On the surface, such lyrical content might seem like a surprise coming from a woman who lives far from civilization, homeschooling her kids — and who's also included a song called "Patriotic S.O.B." on Wicked Wonderland. But Lita Ford hasn't transformed into a female Ted Nugent by any stretch. "I am a little bit patriotic/conservative," she says, "but I think Jim is more so. That song actually wasn't supposed to be a Lita song, but then I was like, 'Whoa! Wait a minute! This song rocks! We gotta use this song!' It absolutely fits because of our new president, and the way things are going with that. It's our first black president, you know? It's a very right-with-the-times song. So it's got its place on Wicked Wonderland, even though it's not sexual. It's one of my favorites."
Ford's currently on the road with Queensrÿche, whose new release is the self-explanatory concept album American Soldier. Rather than do a traditional opening set, though, she's appearing with the headliners, singing three songs with them as her backing band. "I'm gonna sing with Geoff Tate, we're doing 'Close My Eyes Forever,' then we're gonna do a couple of new songs," she says. "Jim's gonna come out and sing, too. So it's not like I'm the support act or they're the headliners, it's a team effort."

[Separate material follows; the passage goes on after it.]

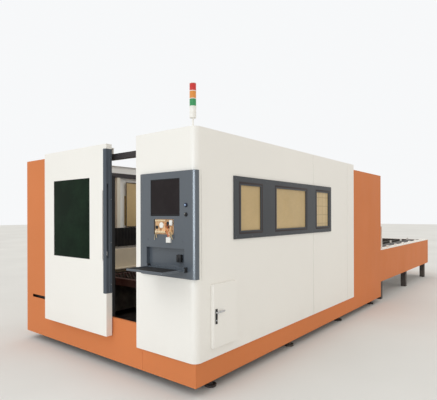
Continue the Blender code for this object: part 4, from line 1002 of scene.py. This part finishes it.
class MACHINE_OT_dress_bed(bpy.types.Operator):
    """Bolt cover plates to the bed sides and set clips along their tops"""
    bl_idname = "machine.dress_bed"
    bl_label = "Dress the bed and its rails"

    def execute(self, context):
        count, end_margin, between, thick = 6, 0.12, 0.12, 0.006
        foot, head, bolt_inset = 0.16, 0.18, 0.03
        clip_count, clip_margin, clip_inset, clip_height = 30, 0.06, 0.035, 0.008
        half_width, half_length = 0.020, 0.010
        for side, sign in SIDES:
            rail_low, rail_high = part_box(f"y_rail_{side}")
            low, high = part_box(f"bed_side_{side}")
            outer = high.x if sign > 0 else low.x
            near, far = layer(outer + sign * GAP, sign, 0.0, thick)
            plates, clips, bolts = Shape(), Shape(), Shape()
            pitch = (high.y - low.y - 2 * end_margin) / count
            for index in range(count):
                start = low.y + end_margin + index * pitch
                stop = start + pitch - between
                plates.box((near, start, low.z + foot), (far, stop, high.z - head), 0.004)
                for corner in (start + bolt_inset, stop - bolt_inset):
                    for level in (low.z + foot + bolt_inset, high.z - head - bolt_inset):
                        bolts.bolt((far if sign > 0 else near, corner, level), 0.008, "X", sign)
            plates.place(f"bed_covers_{side}", "machine", "inner", "white_coat")
            bolts.place(f"bed_cover_bolts_{side}", "machine", "zinc", "bare_steel")
            middle = outer - sign * clip_inset
            for place in spread(rail_low.y + clip_margin, rail_high.y - clip_margin, clip_count):
                clips.box((middle - half_width, place - half_length, high.z + GAP),
                          (middle + half_width, place + half_length, high.z + clip_height), 0.002)
            clips.place(f"bed_clips_{side}", "machine", "black", "black_coat")
        return {"FINISHED"}


class MACHINE_OT_dress_gantry(bpy.types.Operator):
    """Lay the gantry's cable carrier and fit its bolts, the motor's cap and leads and the lens drawers"""
    bl_idname = "machine.dress_gantry"
    bl_label = "Dress gantry, carriage and head"

    def execute(self, context):
        self.lay_carrier()
        self.cap_motor()
        self.fit_drawers()
        return {"FINISHED"}

    def lay_carrier(self):
        top, middle = BEAM_HIGH.z, (BEAM_LOW.y + BEAM_HIGH.y) / 2 + 0.02
        margin, half, sheet, wall = 0.16, 0.052, 0.003, 0.030
        tray = Shape().box((BEAM_LOW.x + margin, middle - half, top + GAP),
                           (BEAM_HIGH.x - margin, middle + half, top + sheet))
        for hand in HANDS:
            edge = middle + hand * half
            tray.box((BEAM_LOW.x + margin, edge - sheet / 2, top + sheet),
                     (BEAM_HIGH.x - margin, edge + sheet / 2, top + wall))
        tray.place("gantry_chain_tray", "gantry", "grey", "white_coat")
        links = Shape()
        count, margin, half, link_share = 40, 0.18, 0.040, 0.86
        pitch = (BEAM_HIGH.x - BEAM_LOW.x - 2 * margin) / count
        for index in range(count):
            start = BEAM_LOW.x + margin + pitch * index
            links.box((start, middle - half, top + 0.004),
                      (start + pitch * link_share, middle + half, top + 0.036), 0.004)
        links.place("gantry_chain", "gantry", "rubber", "black_coat")
        bolts = Shape()
        for place in spread(BEAM_LOW.x + 0.20, BEAM_HIGH.x - 0.20, 18):
            bolts.bolt((place, BEAM_HIGH.y + GAP, top - 0.06), 0.008, "Y", 1.0)
        bolts.place("gantry_bolts", "gantry", "zinc", "bare_steel")

    def cap_motor(self):
        centre = (DRIVE_LOW + DRIVE_HIGH) / 2
        centre.z = DRIVE_HIGH.z
        motor = Shape().cylinder(centre + Vector((0.0, 0.0, 0.0105)), 0.030, 0.020, "Z", 28, round_by=0.002)
        motor.box(centre + Vector((0.010, -0.012, 0.021)), centre + Vector((0.034, 0.012, 0.045)), 0.002)
        motor.place("drive_motor_cap", "carriage", "black", "black_coat")
        leads = Shape()
        route = ((0.0, 0.016, 0.018), (-0.02, 0.030, 0.11), (-0.07, 0.075, 0.05), (-0.10, 0.085, -0.10))
        for shift in (-0.028, -0.014, 0.0):
            leads.tube([centre + Vector((shift + across, behind, above)) for across, behind, above in route],
                       0.006)
        leads.place("drive_leads", "carriage", "wire_dark", "black_coat", 80.0)

    def fit_drawers(self):
        drawers = Shape()
        for margin, proud, low, high, rounding in ((0.014, 0.010, 0.060, 0.092, 0.003),
                                                   (0.010, 0.006, 0.130, 0.240, 0.002)):
            drawers.box((HEAD_LOW.x + margin, HEAD_LOW.y - proud, HEAD_LOW.z + low),
                        (HEAD_HIGH.x - margin, HEAD_LOW.y - GAP, HEAD_LOW.z + high), rounding)
        drawers.place("lens_drawers", "cutting_head", "steel", "bare_steel")
        knobs = Shape()
        for hand in HANDS:
            knobs.cylinder(((HEAD_LOW.x + HEAD_HIGH.x) / 2 + hand * 0.026, HEAD_LOW.y - 0.0155,
                            HEAD_LOW.z + 0.076), 0.006, 0.010, "Y", 20, round_by=0.0015)
        knobs.place("lens_drawer_knobs", "cutting_head", "black", "black_coat")


class MACHINE_OT_dress_pallets(bpy.types.Operator):
    """Add the slats between the solid ones on both pallets, with their cut teeth"""
    bl_idname = "machine.dress_pallets"
    bl_label = "Add pallet slats"

    def execute(self, context):
        share = context.scene.machine_sizes.slat_pitch_share
        beam, count, thick, depth, tooth, teeth = 0.06, 20, 0.006, 0.085, 0.028, 24
        half = BED_INNER_HALF - 0.12 - beam - 0.0008
        for name in ("upper_pallet", "lower_pallet"):
            low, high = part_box(name)
            middle, top = (low.x + high.x) / 2, high.z
            pitch = (high.y - low.y - 2 * beam) / (count + 1)
            outline = [(middle - half, top - depth), (middle + half, top - depth),
                       (middle + half, top - tooth)]
            for index in range(teeth):
                right = middle + half - (2 * half) * index / teeth
                left = middle + half - (2 * half) * (index + 1) / teeth
                outline += [(right - (right - left) * 0.35, top - 0.001),
                            (right - (right - left) * 0.65, top - 0.001), (left, top - tooth)]
            slats = Shape()
            for index in range(count + 1):
                place = low.y + beam + pitch * (index + share)
                slats.prism(outline, place - thick / 2, place + thick / 2, "Y")
            slats.place(f"{name}_slats", name, "slat", "black_coat")
        return {"FINISHED"}


class MACHINE_OT_fit_feet(bpy.types.Operator):
    """Put lock nuts on the levelling feet, and side rollers, bolts and a post cap on the exchange table"""
    bl_idname = "machine.fit_feet"
    bl_label = "Fit feet and table details"

    def execute(self, context):
        nuts = Shape()
        for hand in HANDS:
            for behind in (0.30, 1.75, 3.20, 4.60):
                nuts.sleeve(spot(hand * 1.3397, behind, 0.083), 0.0225, 0.036, 0.018, "Z", 6)
        nuts.place("foot_nuts", "machine", "zinc", "slate_coat")
        bolts = Shape()
        for name, sign in (("table_strip_right", 1.0), ("table_strip_left", -1.0)):
            low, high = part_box(name)
            across = (low.x + high.x) / 2 + sign * 0.03
            for place in spread(low.y + 0.10, high.y - 0.10, 7):
                bolts.bolt((across, place, STRIP_TOP + GAP), 0.007, "Z", 1.0)
        bolts.place("table_strip_bolts", "machine", "zinc", "bare_steel")
        rollers, pins = Shape(), Shape()
        for hand in HANDS:
            for behind in (5.40, 6.20, 6.95, 7.75, 8.35):
                foot = spot(hand * 1.016, behind, 0.9001)
                pins.box(foot + Vector((-0.022, -0.034, 0.0)), foot + Vector((0.022, 0.034, 0.005)), 0.001)
                rollers.cylinder(foot + Vector((0.0, 0.0, 0.031)), 0.020, 0.048, "Z", 24, round_by=0.002)
                pins.cylinder(foot + Vector((0.0, 0.0, 0.0585)), 0.006, 0.006, "Z", 12)
        rollers.place("pallet_side_rollers", "machine", "plug", "white_coat")
        pins.place("side_roller_plates", "machine", "zinc", "bare_steel")
        post_low, post_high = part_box("guard_post")
        inset, thick = 0.001, 0.004
        Shape().box((post_low.x + inset, post_low.y + inset, post_high.z + GAP),
                    (post_high.x - inset, post_high.y - inset, post_high.z + thick), 0.0015).place(
            "guard_post_cap", "machine", "rubber", "black_coat")
        return {"FINISHED"}


# Stage

LIGHT_COLOUR = (0.8, 0.9, 1.0)
WORLD_COLOUR = (1.0, 0.97, 0.92)
BACKGROUND = (0.93, 0.94, 0.95)
FLOOR_HALF = 60.0
KEY_AIM = Vector((0.18, 0.66, -0.74))
KEY_ANGLE = radians(35)
CABIN_LIGHT_TURN = radians(64)
IMAGE_WIDTH = 437
CAMERA_RIGHT = 2.2851
CAMERA_FORWARD = 2.5472
CAMERA_ROLL = radians(0.146)
SHIFT_Y_PIXELS = 14.35


class MACHINE_OT_build_stage(bpy.types.Operator):
    """Set the floor, the soft light and the camera at the photograph's angle"""
    bl_idname = "machine.build_stage"
    bl_label = "Build the stage"

    def execute(self, context):
        scene, settings = context.scene, context.scene.machine_stage
        lay_floor(scene)
        light_world(scene, settings.world_strength)
        sun = bpy.data.lights.new("soft_key", "SUN")
        sun.energy = settings.sun_strength
        sun.angle = KEY_ANGLE
        sun.color = LIGHT_COLOUR
        key = add_item(scene, "soft_key", sun)
        key.rotation_euler = KEY_AIM.to_track_quat("-Z", "Y").to_euler()
        softbox(scene, "front_softbox", spot(1.1, -6.2, 1.9), (4.0, 2.6), settings.softbox_power)
        edge = softbox(scene, "edge_light", spot(3.5, -6.0, 1.7), (4.2, 3.2), settings.edge_light_power)
        edge.visible_diffuse = False
        cabin = softbox(scene, "cabin_light", spot(0.4, 2.4, 2.05), (1.4, 3.4), settings.cabin_light_power)
        cabin.rotation_euler = (0.0, CABIN_LIGHT_TURN, 0.0)
        cabin.visible_glossy = False
        place_camera(scene, settings)
        return {"FINISHED"}


def add_item(scene, name, data):
    item = bpy.data.objects.new(name, data)
    scene.collection.objects.link(item)
    return item


def softbox(scene, name, place, size, power):
    """A wide even light that faces the machine's front."""
    panel = bpy.data.lights.new(name, "AREA")
    panel.shape = "RECTANGLE"
    panel.size, panel.size_y = size
    panel.energy = power
    panel.color = LIGHT_COLOUR
    item = add_item(scene, name, panel)
    item.location = place
    item.rotation_euler = (pi / 2, 0.0, 0.0)
    return item


def lay_floor(scene):
    mesh = bpy.data.meshes.new("stage_floor")
    shape = bmesh.new()
    bmesh.ops.create_grid(shape, x_segments=1, y_segments=1, size=FLOOR_HALF)
    shape.to_mesh(mesh)
    shape.free()
    mesh.materials.append(floor_material())
    floor = add_item(scene, "stage_floor", mesh)
    floor.location.z = cad_box[0][2] - GAP


def floor_material():
    """A pale matt floor with a slow drift of tone."""
    material, graph, shader = new_material("Stage floor")
    tone = graph.band(graph.noise(graph.place(), 0.4, 3.0), 0.3, 0.7)
    graph.fill(shader, {"Base Color": graph.blend(tone, srgb(222, 222, 220), srgb(230, 230, 228)),
                        "Roughness": 0.8, "Specular IOR Level": 0.0})
    return material


def light_world(scene, strength):
    """Even light from all round, and a plain background where the camera sees it."""
    world = bpy.data.worlds.new("stage_world")
    world.use_nodes = True
    world.node_tree.nodes.clear()
    graph = Graph(world.node_tree)
    path = graph.add("ShaderNodeLightPath").outputs
    seen = graph.math("MAXIMUM", path["Is Camera Ray"], path["Is Transmission Ray"])
    light = graph.add("ShaderNodeBackground", {"Color": WORLD_COLOUR, "Strength": strength})
    shown = graph.add("ShaderNodeBackground", {"Color": BACKGROUND, "Strength": 1.0})
    mixed = graph.add("ShaderNodeMixShader", {0: seen, 1: light.outputs[0], 2: shown.outputs[0]})
    graph.add("ShaderNodeOutputWorld", {"Surface": mixed.outputs[0]})
    scene.world = world
    scene.view_settings.view_transform = "Standard"


def place_camera(scene, settings):
    """The camera where the photograph's vanishing points and the machine's size put it."""
    camera = bpy.data.cameras.new("photo_camera")
    camera.lens = settings.lens
    camera.sensor_width = 36.0
    camera.sensor_fit = "HORIZONTAL"
    camera.shift_y = SHIFT_Y_PIXELS / IMAGE_WIDTH
    camera.clip_end = 200.0
    item = add_item(scene, "photo_camera", camera)
    item.location = CORNER + Vector((CAMERA_RIGHT, -CAMERA_FORWARD, settings.eye_height))
    item.rotation_euler = (pi / 2, CAMERA_ROLL, settings.azimuth)
    scene.camera = item


class MACHINE_PT_panel(bpy.types.Panel):
    """Lists the machine's settings and steps in the sidebar"""
    bl_idname = "MACHINE_PT_panel"
    bl_label = "Laser cutting machine"
    bl_space_type = "VIEW_3D"
    bl_region_type = "UI"
    bl_category = "Laser Cutter"

    def draw(self, context):
        for group in (context.scene.machine_coats, context.scene.machine_sizes, context.scene.machine_stage):
            column = self.layout.column()
            for name in group.__annotations__:
                column.prop(group, name)
        for operator in OPERATORS:
            self.layout.operator(operator.bl_idname)


OPERATORS = (MACHINE_OT_coat_covers, MACHINE_OT_join_walls, MACHINE_OT_line_windows, MACHINE_OT_fit_console,
             MACHINE_OT_wire_board, MACHINE_OT_fit_door, MACHINE_OT_fit_signal, MACHINE_OT_fit_hatch,
             MACHINE_OT_dress_bed, MACHINE_OT_dress_gantry, MACHINE_OT_dress_pallets, MACHINE_OT_fit_feet,
             MACHINE_OT_build_stage)
CLASSES = (CoatColours, FinishSizes, StageSettings, *OPERATORS, MACHINE_PT_panel)


def register():
    for each in CLASSES:
        bpy.utils.register_class(each)
    bpy.types.Scene.machine_coats = bpy.props.PointerProperty(type=CoatColours)
    bpy.types.Scene.machine_sizes = bpy.props.PointerProperty(type=FinishSizes)
    bpy.types.Scene.machine_stage = bpy.props.PointerProperty(type=StageSettings)


def unregister():
    del bpy.types.Scene.machine_coats
    del bpy.types.Scene.machine_sizes
    del bpy.types.Scene.machine_stage
    for each in reversed(CLASSES):
        bpy.utils.unregister_class(each)


def main():
    register()
    for operator in OPERATORS:
        family, name = operator.bl_idname.split(".")
        getattr(getattr(bpy.ops, family), name)()


if __name__ == "__main__":
    main()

She plans to assemble a band of her own for festivals and other tour dates in 2010, and who knows? It might turn into a full-on family affair. As Ford explains, "James is now playing guitar, he's twelve years old, and he shreds. He's doing great. We gave him a Goldtop Les Paul for his birthday a year ago, and he uses it every day. Rocco is into drums; he's only eight years old but he loves heavy metal and wants to play drums, so he's working with that. Yeah, they're little rocker kids."